Definition
A flight instrument display in which two needles arranged at right angles cross over a centered reference point to show the aircraft's deviation from a desired flight path. One needle typically shows lateral (left/right) deviation from course, and the other shows vertical (up/down) deviation from glideslope or a commanded pitch reference. Centered, crossed needles indicate the aircraft is on the desired path.
Plain English
An instrument with two needles that cross like a plus sign. When both needles are centered, you're on the correct path.
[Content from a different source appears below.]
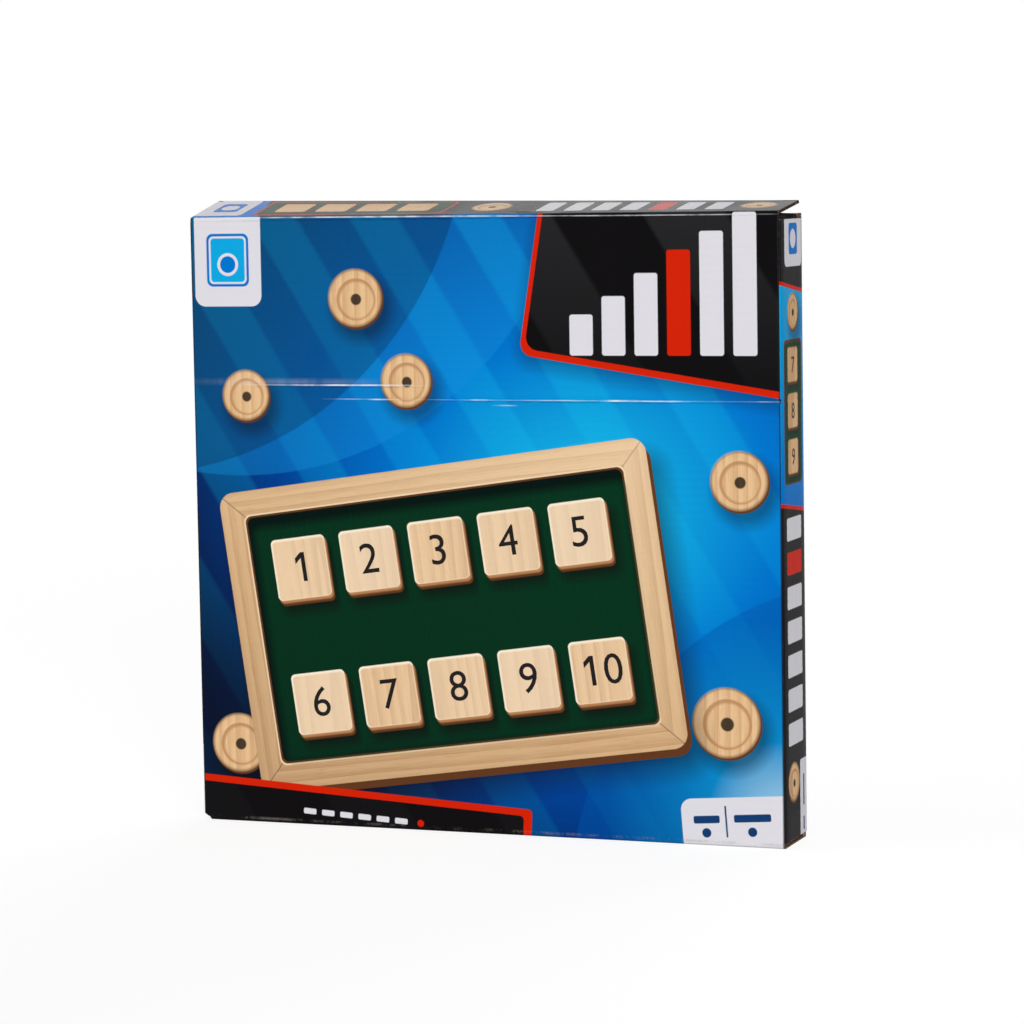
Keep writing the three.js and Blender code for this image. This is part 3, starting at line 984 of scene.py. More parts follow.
@made_once
def film_material(name, picture, axes, folds, gloss_level=0.035):
    """Glossy film over a print, whose two axes are given.

    Each fold is an axis, a distance from zero on both sides or one, a reach and an amount of wear.
    """
    material, bench, inputs = new_material(name, Specular_IOR_Level=gloss_level)
    place, x, y, z = bench.spot()
    ways = {"x": x, "y": y, "z": z, "-x": x * -1.0, "-y": y * -1.0}
    across, up = (ways[label] for label in axes)
    shade = picture(bench, place, across, up)
    worn = None
    for axis, level, both, reach, amount in folds:
        distance = abs((abs(ways[axis]) if both else ways[axis]) - level)
        mask = bench.group(fold_wear(), Place=place, Distance=distance, Reach=reach, Amount=amount)["Mask"]
        worn = bench.math("MAXIMUM", worn, mask) if worn else mask
    gloss = bench.group(film_gloss(), Place=place, Flutes=up)
    bench.feed(inputs["Base Color"], bench.mix(worn, shade, linear((150, 140, 130))))
    bench.feed(inputs["Roughness"], gloss["Roughness"] + worn * 0.3)
    raise_surface(bench, inputs, gloss["Height"], 0.04 * MM, 0.6)
    return material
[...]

If a needle moves off-center, you're drifting in that direction and need to correct back toward it.
Context Anchor
Seen on helicopter instrument panels when using stabilization, flight director, or automatic flight control features during instrument flight.
Derivation
“Cross-pointer” comes from the way two pointers cross each other on the display. The name helps because the pilot is watching the position of those crossed pointers to follow the system’s guidance.
Why Pilots Care
Allows quick visual confirmation that the automatic system is holding the intended path, reducing pilot workload and preventing unnoticed drift.
Analogy
It is like keeping two moving guide lines centered on a screen: one line helps with up-and-down control, and the other helps with left-and-right control.
Intuition Check
Do not read “cross-pointer” as a pointer that the pilot crosses over. It means a display made of crossed pointers that give flight guidance commands.
Example Sentence 1
As the helicopter intercepted the approach course, both cross-pointer needles centered, confirming the aircraft was tracking the localizer and glideslope.
Example Sentence 2
During the stabilized hover, the cross-pointer remained centered, confirming the automatic system was holding both lateral and vertical position.